Task requirements: The required output is every line from the beginning of the entries below through the line that includes "YOKE_SIDES = 12", copied exactly.

Rows:

★ ★ ★

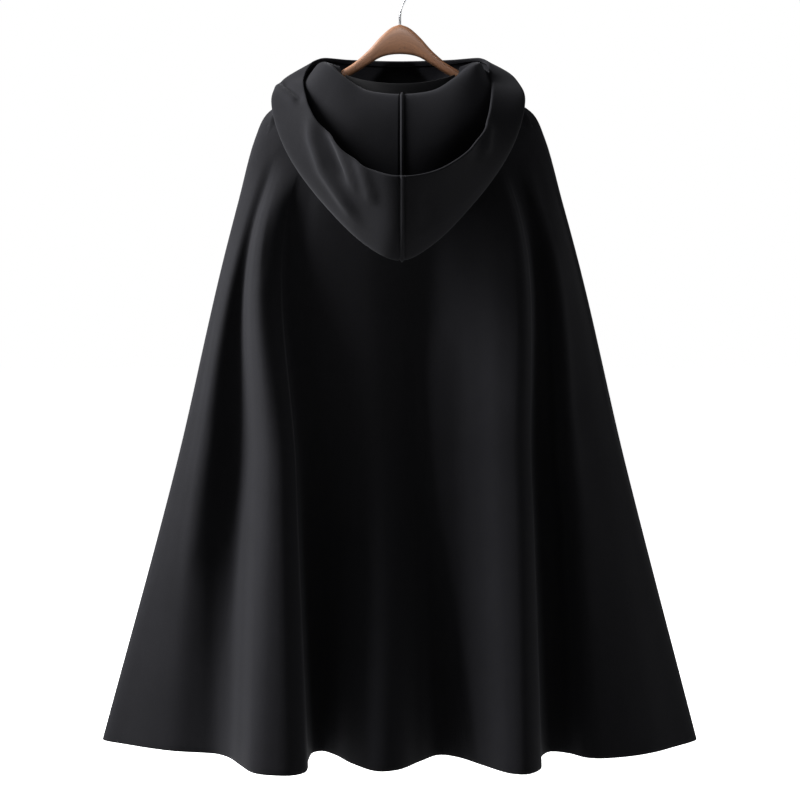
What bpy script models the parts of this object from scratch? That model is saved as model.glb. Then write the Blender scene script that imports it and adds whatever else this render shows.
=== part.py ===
"""Hooded poncho of felted wool on a wooden hanger, in metres.

+Z is up. The garment's back faces -Y, and +X is on the right of someone looking at that back.
The origin is where a rail carries the hook. Every cloth piece is a wall of one thickness, made from
sections: closed rings round the shoulders, fold lines down the body, and half sections of the hood.
"""

import math
from typing import NamedTuple

import bpy
import numpy as np

# Cloth
CLOTH = 0.0022
TAPE = 0.0012
SEAM_GAP = 0.0003

# Levels of the body, below the hook
TOP_SIDE_Z = -0.330
TOP_MIDDLE_Z = -0.345
MID_Z = -0.720
HEM_Z = -1.110

# Neck seam
NECK_HALF_WIDTH = 0.088
NECK_BACK_OUT = 0.052
NECK_BACK_Z = -0.190
NECK_FRONT_OUT = 0.062
NECK_FRONT_Z = -0.198
HOOD_LIFT = 0.0042

# Hanger and hook
YOKE_HALF_DEPTH = 0.0065
YOKE_TIP_FROM = 0.0140
WIRE_RADIUS = 0.00175
HOOK_RADIUS = 0.01875
HOOK_FOOT_Z = -0.088
BORE_RADIUS = WIRE_RADIUS + SEAM_GAP
BORE_CUTTER_LENGTH = 0.04
HANGER_CLEARANCE = 0.0015
NECK_CURVE = 1.1
DRAPE_SLOPE = 0.8
DRAPE_REACH = 0.010
DRAPE_FALL = 5.0
DRAPE_HALF_DEPTH = 0.036

# Mesh fineness
BODY_STEP = 0.026
HOOD_COLUMNS = 15
ROWS_BETWEEN_LEVELS = (2, 2, 2, 2, 2, 5, 5)
HOOD_ROWS = 14
TAPE_COLUMNS = 16
YOKE_STATIONS = 14
YOKE_SIDES = 12


class Yoke(NamedTuple):
    """One station along a hanger arm: its top edge and its height there."""

    x: float
    top_z: float
    height: float


YOKE = (
    Yoke(0.000, -0.0747, 0.0430),
    Yoke(0.012, -0.0790, 0.0395),
    Yoke(0.028, -0.0925, 0.0300),
    Yoke(0.045, -0.1115, 0.0210),
    Yoke(0.064, -0.1285, 0.0160),
    Yoke(0.094, -0.1470, 0.0145),
    Yoke(0.140, -0.1735, 0.0145),
    Yoke(0.170, -0.1925, 0.0140),
    Yoke(0.182, -0.2025, 0.0105),
    Yoke(0.187, -0.2085, 0.0050),
)


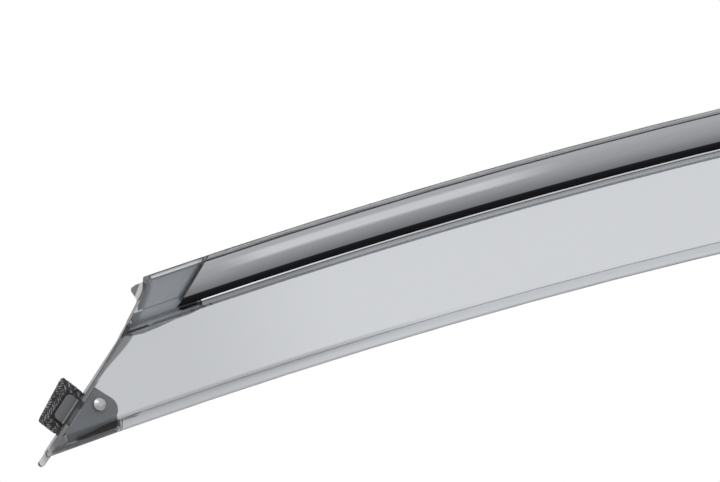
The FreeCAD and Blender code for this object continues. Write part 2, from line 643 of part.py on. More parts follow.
def build_trim():
    """The crowned stainless strip, folded from sheet."""
    body = add_body("trim_strip")
    sweep_section(body, "trim_form", [
        ("seat_depth", "trim_top_z"),
        ("trim_edge_depth", "trim_top_z"),
        ("band_crown_depth", "band_crown_z", "band_crown_round"),
        ("band_low_depth", "band_low_z", "band_low_round"),
        ("seat_depth", "band_low_z"),
        ("seat_depth", "trim_in_low_z"),
        ("trim_in_low_depth", "trim_in_low_z", "trim_in_low_round"),
        ("trim_in_crown_depth", "band_crown_z", "trim_in_crown_round"),
        ("trim_in_edge_depth", "trim_in_top_z"),
        ("seat_depth", "trim_in_top_z"),
    ], "arch_centre_z")
    cut_beyond(body, "trim_rear_end", "trim_rear", "-")
    cut_beyond(body, "trim_front_end", "trim_front", "")
    return body


def build_trim_tape():
    """The foam tape that holds the trim in its seat."""
    body = add_body("trim_tape")
    sweep_section(body, "core_form", [
        ("core_back_depth", "core_top_z"),
        ("core_depth", "core_top_z"),
        ("core_depth", "core_low_z"),
        ("core_back_depth", "core_low_z"),
    ], "arch_centre_z")
    cut_beyond(body, "core_rear_end", "core_rear", "-")
    cut_beyond(body, "core_front_end", "core_front", "")
    return body


def build_tape():
    """The foam tape that holds the deflector on the door."""
    body = add_body("mounting_tape")
    sweep_section(body, "tape_form", [
        ("liner_thick", "tape_top_z"),
        ("tape_depth", "tape_top_z"),
        ("tape_depth", "tape_low_z"),
        ("liner_thick", "tape_low_z"),
    ], "arch_centre_z")
    cut_square(body, "tape_rear_end", "-tape_rear_x", "-")
    cut_square(body, "tape_front_end", "tape_front_x", "")
    pad_front(body, "free_end", [
        ("tab_root_top_x", "tab_root_top_z"),
        ("tab_corner_x", "tab_corner_z", "tab_round"),
        ("tab_low_x", "tab_low_z"),
        ("tab_foot_x", "tab_foot_z"),
        ("tab_root_foot_x", "tab_root_foot_z"),
    ], "liner_thick", "tape_depth")
    return body


def build_liner():
    """The release film on the tape, with a free end to pull."""
    body = add_body("tape_liner")
    sweep_section(body, "liner_form", [
        ("zero", "liner_top_z"),
        ("liner_thick", "liner_top_z"),
        ("liner_thick", "liner_low_z"),
        ("zero", "liner_low_z"),
    ], "arch_centre_z")
    cut_square(body, "liner_rear_end", "-tape_rear_x", "-")
    cut_square(body, "liner_front_end", "liner_front_x", "")
    return body


def build_patch():
    """The short second strip of tape under the rear end cap, cut by hand."""
    body = add_body("rear_tape")
    edge = [(f"patch_edge{index}_x", f"patch_edge{index}_z") for index in range(len(PATCH_EDGE))]
    top = [("patch_top_rear_x", "patch_top_rear_z"), ("patch_top_front_x", "patch_top_front_z")]
    pad_front(body, "patch", top + edge, "liner_thick", "tape_depth")
    return body


def build_clip():
    """The folded sheet-metal clip: plate, lower fold, joggle and tongue."""
    body = add_body("end_clip")
    sweep_section(body, "fold", [
        ("fold_back_depth", "fold_floor_z"),
        ("plate_depth", "fold_floor_z", "fold_round"),
        ("plate_depth", "fold_roof_z"),
        ("plate_back_depth", "fold_roof_z"),
        ("plate_back_depth", "fold_inner_z", "fold_inner_round"),
        ("fold_back_depth", "fold_inner_z"),
    ], "lower_centre_z", offset="-lower_shift")
    cut_square(body, "fold_rear_end", "-fold_rear_x", "-")
    cut_square(body, "fold_front_end", "-fold_front_x", "")
    pad_front(body, "plate", [
        ("plate_root_x", "plate_root_z"),
        ("plate_nose_x", "plate_nose_z", "plate_nose_round"),
        ("plate_heel_x", "plate_heel_z"),
        ("plate_toe_x", "plate_toe_z"),
        ("plate_tail_x", "plate_tail_z"),
    ], "plate_back_depth", "plate_depth")
    pad_front(body, "joggle", [
        ("joggle_high_x", "joggle_high_z"),
        ("joggle_low_x", "joggle_low_z"),
        ("tongue_low_root_x", "tongue_low_root_z"),
        ("tongue_high_root_x", "tongue_high_root_z"),
    ], "tongue_back_depth", "plate_depth")
    pad_front(body, "tongue", [
        ("tongue_high_root_x", "tongue_high_root_z"),
        ("tongue_high_x", "tongue_high_z", "tongue_round"),
        ("tongue_low_x", "tongue_low_z", "tongue_round"),
        ("tongue_low_root_x", "tongue_low_root_z"),
    ], "tongue_back_depth", "tongue_front_depth")
    cut_front(body, "rivet_hole", circle=("rivet_x", "rivet_z", "rivet_hole_radius"))
    return body


def build_pad():
    """The sponge pad stuck to the back of the tongue."""
    body = add_body("clip_pad")
    pad_front(body, "sponge", [
        ("pad_high_root_x", "pad_high_root_z", "pad_round"),
        ("pad_high_x", "pad_high_z", "pad_round"),
        ("pad_low_x", "pad_low_z", "pad_round"),
        ("pad_low_root_x", "pad_low_root_z", "pad_round"),
    ], "pad_clear", "tongue_back_depth")
    return body


def build_rivet():
    """The domed rivet through the shell and the clip, closed behind the plate."""
    body = add_body("clip_rivet")
    sketch = add_sketch(body, "rivet_section", "YZ_Plane")
    profile = [
        ("rivet_top_depth", "zero"),
        ("rivet_top_depth", "rivet_dome_radius"),
        ("rivet_rim_depth", "rivet_head_radius"),
        ("body_depth", "rivet_head_radius"),
        ("body_depth", "rivet_shank_radius"),
        ("plate_back_depth", "rivet_shank_radius"),
        ("plate_back_depth", "rivet_tail_radius"),
        ("rivet_tail_depth", "rivet_tail_radius"),
        ("rivet_tail_depth", "zero"),
    ]
    draw_outline(sketch, [(f"-{depth}", radius) for depth, radius in profile])
    turned = body.newObject("PartDesign::Revolution", "rivet_form")
    turned.Profile = sketch
    turned.ReferenceAxis = (sketch, ["H_Axis"])
    turned.Angle = 360
    body.setExpression("Placement.Base.x", "Sizes.rivet_x")
    body.setExpression("Placement.Base.z", "Sizes.rivet_z")
    return body


def check(pieces):
    """Stops if any feature failed or any piece isn't one sound solid."""
    for item in doc.Objects:
        if {"Invalid", "Error"} & set(item.State):
            raise RuntimeError(f"{item.Label} failed: {item.State}")
    for piece in pieces:
        shape = piece.Shape
        if shape.isNull() or not shape.isValid() or shape.Volume <= 0:
            raise RuntimeError(f"{piece.Label} is not a sound solid")


def export(pieces):
    """Writes one file per piece, named after it."""
    os.makedirs("parts", exist_ok=True)
    for piece in pieces:
        piece.Shape.exportStep(f"parts/{piece.Label}.step")
        box = piece.Shape.BoundBox
        print(f"{piece.Label}: {len(piece.Shape.Solids)} solid, {piece.Shape.Volume:.0f} mm3, {box}")


fill_sheet()
PIECES = [
    build_shell(),
    build_trim(),
    build_trim_tape(),
    build_tape(),
    build_liner(),
    build_patch(),
    build_clip(),
    build_pad(),
    build_rivet(),
]
doc.recompute()
check(PIECES)
export(PIECES)
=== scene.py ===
import logging
from dataclasses import dataclass
from enum import Enum
from math import cos, pi, radians, sin
from typing import Any, Union

import bpy
import numpy as np
from mathutils import Matrix, Vector


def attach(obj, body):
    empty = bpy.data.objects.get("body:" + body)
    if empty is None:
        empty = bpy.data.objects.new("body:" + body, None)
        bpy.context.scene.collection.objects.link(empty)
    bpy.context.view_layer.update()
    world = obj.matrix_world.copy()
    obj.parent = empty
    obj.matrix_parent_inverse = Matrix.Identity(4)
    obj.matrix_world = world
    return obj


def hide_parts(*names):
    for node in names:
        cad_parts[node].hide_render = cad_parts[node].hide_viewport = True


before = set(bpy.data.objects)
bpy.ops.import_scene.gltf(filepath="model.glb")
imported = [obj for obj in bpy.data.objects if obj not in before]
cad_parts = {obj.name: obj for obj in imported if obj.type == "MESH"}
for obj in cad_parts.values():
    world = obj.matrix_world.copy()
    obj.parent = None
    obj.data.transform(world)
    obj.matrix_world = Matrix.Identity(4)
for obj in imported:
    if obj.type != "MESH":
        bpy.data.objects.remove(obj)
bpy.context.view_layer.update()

log = logging.getLogger("rain_deflector")

MM = 0.001
Socket = bpy.types.NodeSocket
Source = Union[Socket, float]
Colour = tuple[float, float, float]


class Maths(Enum):
    """Arithmetic that a shader tree does on two values."""

    ADD = "ADD"
    LESS = "SUBTRACT"
    TIMES = "MULTIPLY"
    ROOT = "SQRT"
    ANGLE = "ARCTAN2"
    LARGER = "MAXIMUM"


class Grain(Enum):
    """Direction in which a metal surface was finished: stretch along, out and up."""

    ROLLED = (6.0, 60.0, 900.0)
    CAST = (420.0, 420.0, 420.0)
    TURNED = (700.0, 120.0, 700.0)


class Ruler(Enum):
    """Distance that a patch of painted light and shade on the smoke is measured by, in millimetres."""

    TOP = "above the middle of the mounting tape"
    BOTTOM = "above the bottom edge"
    REAR = "inside the slanted rear end"
    STRIP = "behind the slanted rear end of the trim"


@dataclass(frozen=True)
class PartLines:
    """Lines of the part that the looks are measured from, in millimetres and degrees.

    The bottom is the centre X, centre Z and radius of the arch along the bottom edge.
    """

    arch_radius: float = 3835.0
    bottom: tuple[float, float, float] = (-42.7, -3604.3, 3541.6)
    knee: tuple[float, float] = (-352.3, -27.2)
    slope_below: float = 40.0
    slope_above: float = 52.5
    strip_start: tuple[float, float] = (-302.6, -4.9)
    strip_slope: float = 41.8


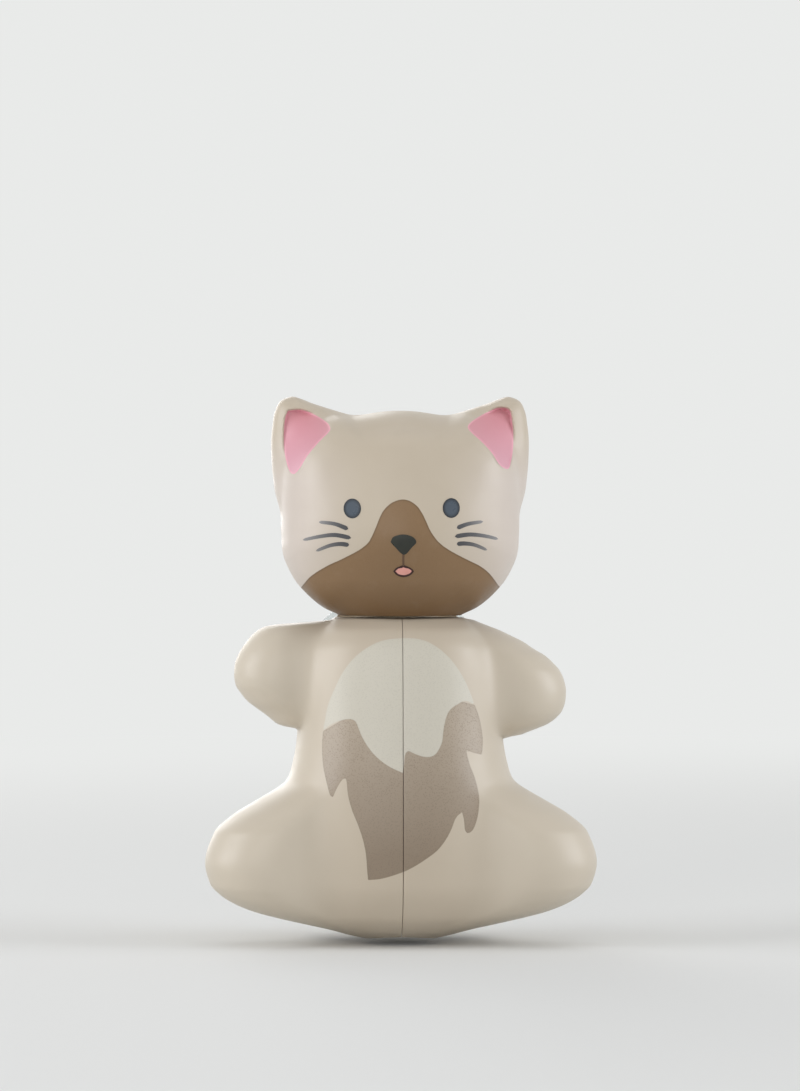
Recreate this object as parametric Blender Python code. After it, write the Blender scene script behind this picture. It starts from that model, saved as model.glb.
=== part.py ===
"""Cat-shaped toothbrush holder: two body halves swing open on upright pins below a fixed head.

Metres, +Z up, the face towards -Y, the wall at Y = 0. The origin is the suction cup's centre on the wall.
"""

import math

import bmesh
import bpy
from mathutils import Matrix, Vector

# Walls and fits
WALL = 0.0018
LINER_WALL = 0.0012
CLEARANCE = 0.0003
SEAM_GAP = 0.0003
OVERRUN = 0.003
WELD = 0.00003

# Body, measured from the cup's centre
BODY_TOP = 0.0129
BODY_BOTTOM = -0.0375
AXIS_Y = -0.025
TORSO_HALF_WIDTH = 0.0176
TORSO_FRONT = 0.0175
TORSO_BACK = 0.0155
# Height share from the bottom, then half-width, front and back shares
TORSO_SHARES = (
    (0.0, 0.24, 0.28, 0.30),
    (0.018, 0.42, 0.44, 0.50),
    (0.046, 0.64, 0.64, 0.70),
    (0.09, 0.86, 0.82, 0.88),
    (0.19, 0.98, 0.97, 0.97),
    (0.35, 1.0, 1.0, 1.0),
    (0.51, 0.97, 0.985, 1.0),
    (0.59, 0.928, 0.96, 1.0),
    (0.66, 0.909, 0.94, 1.0),
    (0.80, 0.90, 0.90, 1.0),
    (0.90, 0.85, 0.86, 1.0),
    (0.96, 0.74, 0.79, 0.97),
    (1.0, 0.58, 0.68, 0.90),
)
FRONT_ROUNDNESS = 2.3
BACK_ROUNDNESS = 3.2
BLEND_SHARPNESS = 18

# Arms: reach from the body's axis, and how far each one rises and drops from the height of its tip
ARM_REACH = 0.0259
ARM_HALF_DEPTH = 0.0070
ARM_FORWARD = 6
LEFT_ARM_HEIGHT = 0.0040
LEFT_ARM_RISE = 0.0084
LEFT_ARM_DROP = 0.0085
LEFT_ARM_RISE_SHARES = (
    (0.0, 1.0), (0.19, 0.996), (0.36, 0.977), (0.58, 0.934), (0.74, 0.892), (0.87, 0.834),
    (0.92, 0.784), (0.95, 0.695), (0.97, 0.60), (1.0, 0.40),
)
LEFT_ARM_DROP_SHARES = (
    (0.0, 1.0), (0.19, 0.99), (0.31, 0.965), (0.48, 0.919), (0.62, 0.857), (0.75, 0.795),
    (0.88, 0.737), (0.93, 0.70), (1.0, 0.58),
)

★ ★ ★

Written response:
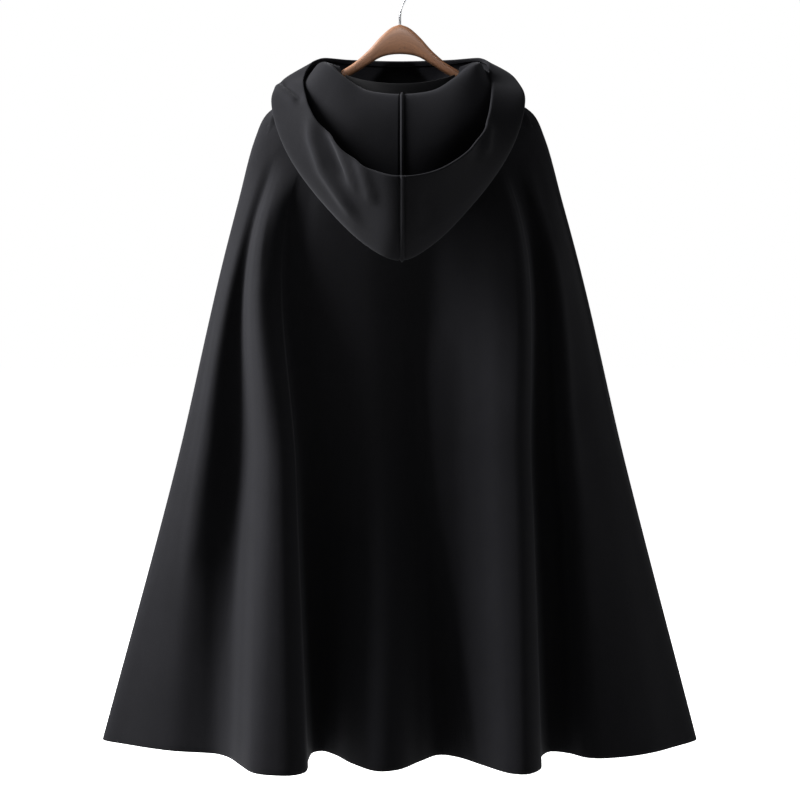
What bpy script models the parts of this object from scratch? That model is saved as model.glb. Then write the Blender scene script that imports it and adds whatever else this render shows.
=== part.py ===
"""Hooded poncho of felted wool on a wooden hanger, in metres.

+Z is up. The garment's back faces -Y, and +X is on the right of someone looking at that back.
The origin is where a rail carries the hook. Every cloth piece is a wall of one thickness, made from
sections: closed rings round the shoulders, fold lines down the body, and half sections of the hood.
"""

import math
from typing import NamedTuple

import bpy
import numpy as np

# Cloth
CLOTH = 0.0022
TAPE = 0.0012
SEAM_GAP = 0.0003

# Levels of the body, below the hook
TOP_SIDE_Z = -0.330
TOP_MIDDLE_Z = -0.345
MID_Z = -0.720
HEM_Z = -1.110

# Neck seam
NECK_HALF_WIDTH = 0.088
NECK_BACK_OUT = 0.052
NECK_BACK_Z = -0.190
NECK_FRONT_OUT = 0.062
NECK_FRONT_Z = -0.198
HOOD_LIFT = 0.0042

# Hanger and hook
YOKE_HALF_DEPTH = 0.0065
YOKE_TIP_FROM = 0.0140
WIRE_RADIUS = 0.00175
HOOK_RADIUS = 0.01875
HOOK_FOOT_Z = -0.088
BORE_RADIUS = WIRE_RADIUS + SEAM_GAP
BORE_CUTTER_LENGTH = 0.04
HANGER_CLEARANCE = 0.0015
NECK_CURVE = 1.1
DRAPE_SLOPE = 0.8
DRAPE_REACH = 0.010
DRAPE_FALL = 5.0
DRAPE_HALF_DEPTH = 0.036

# Mesh fineness
BODY_STEP = 0.026
HOOD_COLUMNS = 15
ROWS_BETWEEN_LEVELS = (2, 2, 2, 2, 2, 5, 5)
HOOD_ROWS = 14
TAPE_COLUMNS = 16
YOKE_STATIONS = 14
YOKE_SIDES = 12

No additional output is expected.